Citing a leaked U.S. diplomatic cable, an Armenian law-enforcement agency has charged Armen Gevorgian, a former top aide to former President Robert Kocharian, with obstructing justice in the wake of Armenia’s disputed 2008 presidential election.

Gevorgian was the chief of the presidential staff during the February 2008 ballot that sparked deadly street violence in Yerevan. He went on to serve Armenia’s deputy prime minister and hold other senior positions in the administration of Kocharian’s successor, Serzh Sarkisian.

The Special Investigative Service (SIS) avoided arresting Gevorgian when it reported its decision to prosecute him late on Friday. The SIS chief, Sasun Khachatrian, said that the former official stands accused of pressuring a member of the Armenia’s Constitutional Court to uphold the official election results that gave victory to Sarkisian.

The judge, Valeri Poghosian, met with officials from the U.S. Embassy in Yerevan on March 6, 2008, two days before the court rejected an appeal lodged by Levon Ter-Petrosian, the main opposition presidential candidate. The then U.S. charge d’affaires in Yerevan, Joseph Pennington, gave a detailed account of the “secret” meeting in a diplomatic cable to Washington what was subsequently publicized by WikiLeaks.

Pennington cited Poghosian as alleging that Kocharian has “fixed” the upcoming Constitutional Court ruling against Ter-Petrosian. “Poghosian said he was contacted by phone and summoned to the Presidency by someone speaking on behalf of the president's chief of staff,” the senior diplomat wrote. The judge, he said, also claimed that the presidential administration “threatened to fire his brother who works there if he could not convince Poghosian to answer the summoning.”

According to Khachatrian, the SIS has looked into the classified message and found it to be “substantiated.” “It has been corroborated that Armen Gevorgian tried, together with another official, to exert pressure on Valeri Poghosian,” the SIS chief told Armenian Public Television.

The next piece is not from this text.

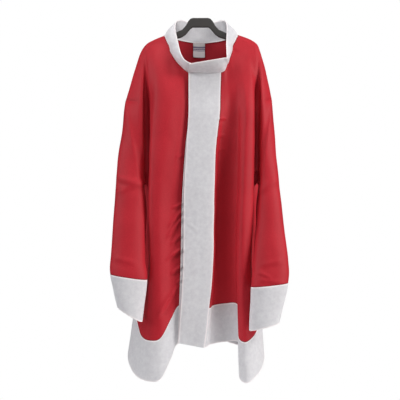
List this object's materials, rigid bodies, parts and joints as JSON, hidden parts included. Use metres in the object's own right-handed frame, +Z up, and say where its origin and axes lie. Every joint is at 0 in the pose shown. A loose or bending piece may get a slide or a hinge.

However, Poghosian, who retired in 2014, did not stand by the 2008 claims attributed to him when he spoke to RFE/RL’s Armenian service (Azatutyun.am) on Monday. He said he did not allege pressure from Kocharian’s staff when he was questioned by SIS investigators recently.

“I did not say such a thing. I told them some facts which they portray as pressure,” said the former judge who did not attend the Constitutional Court hearings on Ter-Petrosian’s appeal. He declined to reveal those “facts.”

Asked whether he or his brother did face pressure from the outgoing Armenian president in March 2008, Poghosian said: “I did not give such testimony.” He insisted in that regard that he has never met with Gevorgian.

Poghosian also complained: “Did the SIS think about my security before publicizing my name? Am I a tool but not a human being for them?”

Poghosian was an associate of Ter-Petrosian when the latter became Armenia’s first president in 1991. He served as newly independent Armenia’s minister of interior and national security before being appointed in 1996 as a member of the newly established Constitutional Court.

It is not clear whether Gevorgian, 45, will plead guilty to the accusation levelled against him. The former vice-premier has made no public statements yet.

The obstruction of justice case is part of the SIS’s broader renewed investigation into the violent break-up on March 1-2, 2008 of nonstop anti-government demonstrations staged by the Ter-Petrosian-led opposition demanding a rerun of the presidential ballot. Eight protesters and two police servicemen were killed as a result.

Kocharian was arrested last month on charges of “overthrowing the constitutional order” at the time. He denies the charges as politically motivated.

Armenia’s Prime Minister Nikol Pashinian is a former Ter-Petrosian ally who played a key role in the 2008 post-election protests. During Sarkisian’s rule he spent nearly two years in prison for organizing “mass disturbances.” Pashinian named Khachatrian as head of the SIS and told the law-enforcement body to solve the ten killings shortly after coming to power in a wave of mass protests in May.